Task details >>
Locate and copy each line in the data that contains the word "names".

** Start of Supplied information **

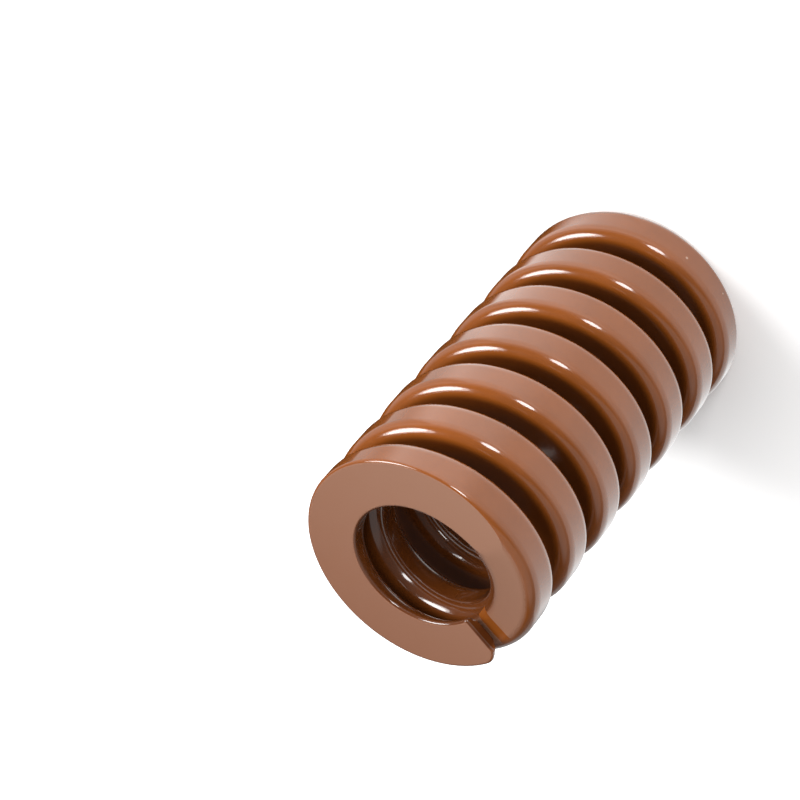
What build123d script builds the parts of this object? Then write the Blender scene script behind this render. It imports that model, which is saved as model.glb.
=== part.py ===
"""Die spring of rectangular wire, wound right-handed, with closed and ground ends.

The spring stands on its lower ground face with its axis on +Z. One wire of rounded rectangular
section is coiled into the whole spring. At each end a turn closes up, so that its tip lies on the
next turn, and the end is ground flat until the tip is only a thin wedge. The outside and the bore
are true cylinders, because the spring works in a pocket and over a guide rod.
"""
from build123d import *
from build123d.topology import SkipClean

import math
import os

# Size of the spring, in millimetres. It suits a 41 mm pocket and a 20 mm guide rod.
outer_diameter = 40.0
bore_diameter = 22.4
free_length = 75.0

# The wire: its height along the axis, and the rounding of its corners outside and in the bore.
wire_height = 7.65
outer_corner_radius = 2.1
bore_corner_radius = 2.7

# The coiling: turns from tip to tip, and where round the axis the lower tip lies, in degrees from +X.
total_turns = 7.39
start_angle = 119.0

# The ends: what grinding leaves of the wire at each tip, and the gap between a tip and its next turn.
tip_thickness = 2.05
tip_gap = 0.4
# The outer corner of each tip is rounded off, seen along the axis, so that it can't dig into the pocket.
tip_corner_radius = 2.8
# From the tip the closed pitch lasts closed_sweep degrees, and then opens over opening_sweep degrees.
closed_sweep = 225.0
opening_sweep = 60.0

# The wire is coiled this much wider than the spring, and both walls are then trued to size.
truing_allowance = 0.2

# The coil is lofted in spans of about half a turn, through a section every 30 degrees or so.
span_sweep = 180.0
section_step = 30.0

outer_radius = outer_diameter / 2
bore_radius = bore_diameter / 2
coil_sweep = 360.0 * total_turns

# Each end turn rises by the wire and the gap at its tip. The turns between share what is left.
end_turn_rise = wire_height + tip_gap
whole_rise = free_length - 2 * tip_thickness + wire_height
active_pitch = (whole_rise - 2 * end_turn_rise) / (total_turns - 2)
closed_turns = (closed_sweep + opening_sweep / 2) / 360
closed_pitch = (end_turn_rise - active_pitch * (1 - closed_turns)) / closed_turns

# Each rounding is this many flats, which keeps the long coil light.
corner_flats = 3

# No corner takes more than this share of the wire's side.
corner_share = 0.45


def rise_from_tip(turned: float) -> float:
    """How far the wire climbs along the axis in the first `turned` degrees from either tip."""
    opening = min(max(turned - closed_sweep, 0.0), opening_sweep)
    active = max(turned - closed_sweep - opening_sweep, 0.0)
    extra_turns = (opening**2 / (2 * opening_sweep) + active) / 360
    return closed_pitch * turned / 360 + (active_pitch - closed_pitch) * extra_turns


def wire_centre_height(turned: float) -> float:
    """Height of the wire's centre after `turned` degrees from the lower tip."""
    tip_centre = tip_thickness - wire_height / 2
    if turned <= coil_sweep / 2:
        return tip_centre + rise_from_tip(turned)
    return free_length - tip_centre - rise_from_tip(coil_sweep - turned)


def rounded_corner(centre: Vector, radius: float, first_angle: float) -> list[Vector]:
    """Points round a quarter circle from first_angle, as the ends of corner_flats flats."""
    quarter = [first_angle + 90.0 * step / corner_flats for step in range(corner_flats + 1)]
    return [centre + Vector(radius, 0).rotate(Axis.Z, angle) for angle in quarter]


def past_wall(wall_point: Vector, neighbour: Vector) -> Vector:
    """The wall's end of a corner, carried on along its last flat by the truing allowance.

    On a narrow wall it stops short of the middle, where it would meet the wall's other end.
    """
    flat = wall_point - neighbour
    to_middle = abs(wall_point.Y * flat.X / flat.Y)
    return wall_point + flat * (min(truing_allowance, 0.9 * to_middle) / abs(flat.X))


def wire_section() -> Sketch:
    """The wire's section in the XZ plane: four straight sides with rounded corners between them."""
    largest_corner = corner_share * min(outer_radius - bore_radius, wire_height)
    outer_round = min(outer_corner_radius, largest_corner)
    bore_round = min(bore_corner_radius, largest_corner)
    side = wire_height / 2
    outer_top = rounded_corner(Vector(outer_radius - outer_round, side - outer_round), outer_round, 0)
    bore_top = rounded_corner(Vector(bore_radius + bore_round, side - bore_round), bore_round, 90)
    bore_low = rounded_corner(Vector(bore_radius + bore_round, bore_round - side), bore_round, 180)
    outer_low = rounded_corner(Vector(outer_radius - outer_round, outer_round - side), outer_round, 270)
    for corner in (outer_top, bore_low):
        corner[0] = past_wall(corner[0], corner[1])
    for corner in (bore_top, outer_low):
        corner[-1] = past_wall(corner[-1], corner[-2])
    outline = Polyline(*outer_top, *bore_top, *bore_low, *outer_low, close=True)
    return Plane.XZ * make_face(outline)


def coiled_span(section: Sketch, first: float, last: float) -> Part:
    """The wire between two places along it, both in degrees from the lower tip."""
    steps = max(2, round((last - first) / section_step))
    places = [first + (last - first) * step / steps for step in range(steps + 1)]
    return loft(
        [Pos(0, 0, wire_centre_height(turned)) * Rot(0, 0, start_angle + turned) * section for turned in places]
    )


def coiled_wire() -> Part:
    """The whole coil as it leaves the coiler, before its ends are ground."""
    section = wire_section()
    span_count = round(coil_sweep / span_sweep)
    ends = [coil_sweep * span / span_count for span in range(span_count + 1)]
    spans = [coiled_span(section, first, last) for first, last in zip(ends, ends[1:])]
    return spans[0].fuse(*spans[1:])


def half_envelope(first_angle: float) -> Part:
    """Half of the tube that the finished spring just fills, from first_angle on round the axis."""
    on_axis = (Align.NONE, Align.NONE, Align.MIN)
    outside = Cylinder(outer_radius, free_length, arc_size=180, align=on_axis)
    return Rot(0, 0, first_angle) * (outside - Cylinder(bore_radius, free_length, align=on_axis))


def tip_corner() -> Part:
    """What rounding takes off the upper tip's outer corner, with the tip's cut face on the XZ plane."""
    reach = outer_radius - tip_corner_radius
    rounding_centre = Vector(reach, 0).rotate(Axis.Z, -math.degrees(math.asin(tip_corner_radius / reach)))
    past_outside = rounding_centre * ((outer_radius + 1) / reach)
    block = make_face(
        Polyline(
            rounding_centre,
            (rounding_centre.X, 1),
            (outer_radius + 1, 1),
            (outer_radius + 1, past_outside.Y),
            past_outside,
            close=True,
        )
    )
    block -= Pos(rounding_centre) * Circle(tip_corner_radius)
    # It reaches down into the gap under the tip, and not to the next turn.
    return extrude(block, amount=-(tip_thickness + tip_gap / 2))


def spring_coil() -> Part:
    """The finished spring: the coil ground flat at both ends, and trued outside and in the bore."""
    coil = coiled_wire()
    upper_corner = Pos(0, 0, free_length) * Rot(0, 0, start_angle + coil_sweep) * tip_corner()
    # The lower tip is the upper one turned over.
    lower_corner = Rot(0, 0, start_angle) * Rot(180, 0, 0) * tip_corner()
    # The walls stay divided at every half turn, as a face that winds on for a turn or more has no clear middle.
    with SkipClean():
        return (coil & half_envelope(0).fuse(half_envelope(180))) - upper_corner - lower_corner


os.makedirs("parts", exist_ok=True)
export_step(spring_coil(), "parts/spring_coil.step")
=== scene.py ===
"""A die spring of rectangular wire in brown enamel, standing on its end on a pale floor."""

from __future__ import annotations

import logging
import math
from dataclasses import dataclass, field
from enum import Enum

import bmesh
import bpy
from mathutils import Matrix, Vector

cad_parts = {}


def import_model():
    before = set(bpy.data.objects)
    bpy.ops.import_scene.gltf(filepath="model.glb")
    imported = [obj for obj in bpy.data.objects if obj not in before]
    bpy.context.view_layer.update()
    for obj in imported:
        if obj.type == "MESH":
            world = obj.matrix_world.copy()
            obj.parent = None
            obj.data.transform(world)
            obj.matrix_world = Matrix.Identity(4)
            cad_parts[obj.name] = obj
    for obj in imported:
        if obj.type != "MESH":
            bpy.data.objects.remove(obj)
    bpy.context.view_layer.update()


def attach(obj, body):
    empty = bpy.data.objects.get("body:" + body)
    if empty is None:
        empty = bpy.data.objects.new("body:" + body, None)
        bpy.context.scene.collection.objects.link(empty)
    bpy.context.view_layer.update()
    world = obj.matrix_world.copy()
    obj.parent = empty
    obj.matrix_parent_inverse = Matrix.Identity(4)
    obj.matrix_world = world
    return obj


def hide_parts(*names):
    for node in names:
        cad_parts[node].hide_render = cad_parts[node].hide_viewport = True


LOG = logging.getLogger("die_spring")
MILLIMETRE = 0.001
# In metres, points closer than the first are one point, and edges shorter than the second are none.
MERGE_DISTANCE = 2e-6
SHORTEST_EDGE = 1e-6
# A point of the wire's outline is a distance from the spring's axis and a height.
OutlinePoint = tuple[float, float]
# Settings that several nodes share.
SMOOTH = {"interpolation_type": "SMOOTHSTEP"}
MULTIPLY = {"operation": "MULTIPLY"}
SUBTRACT = {"operation": "SUBTRACT"}
MAXIMUM = {"operation": "MAXIMUM"}
ABSOLUTE = {"operation": "ABSOLUTE"}
COMPARE = {"operation": "COMPARE"}
DOT_PRODUCT = {"operation": "DOT_PRODUCT"}
COLOUR_MIX = {"data_type": "RGBA"}
NUMBER_MIX = {"data_type": "FLOAT"}


def linear_colour(hex_code: str) -> tuple[float, float, float, float]:
    """Turns an sRGB hex colour into the linear colour that a shader socket takes.

    Args:
        hex_code: The colour as "#rrggbb".

    Returns:
        Linear red, green and blue, and an alpha of 1.
    """
    parts = [int(hex_code[at:at + 2], 16) / 255 for at in (1, 3, 5)]
    linear = [part / 12.92 if part <= 0.04045 else ((part + 0.055) / 1.055) ** 2.4 for part in parts]
    return (linear[0], linear[1], linear[2], 1.0)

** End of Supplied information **

Result of this task >>
def hide_parts(*names):
    for node in names:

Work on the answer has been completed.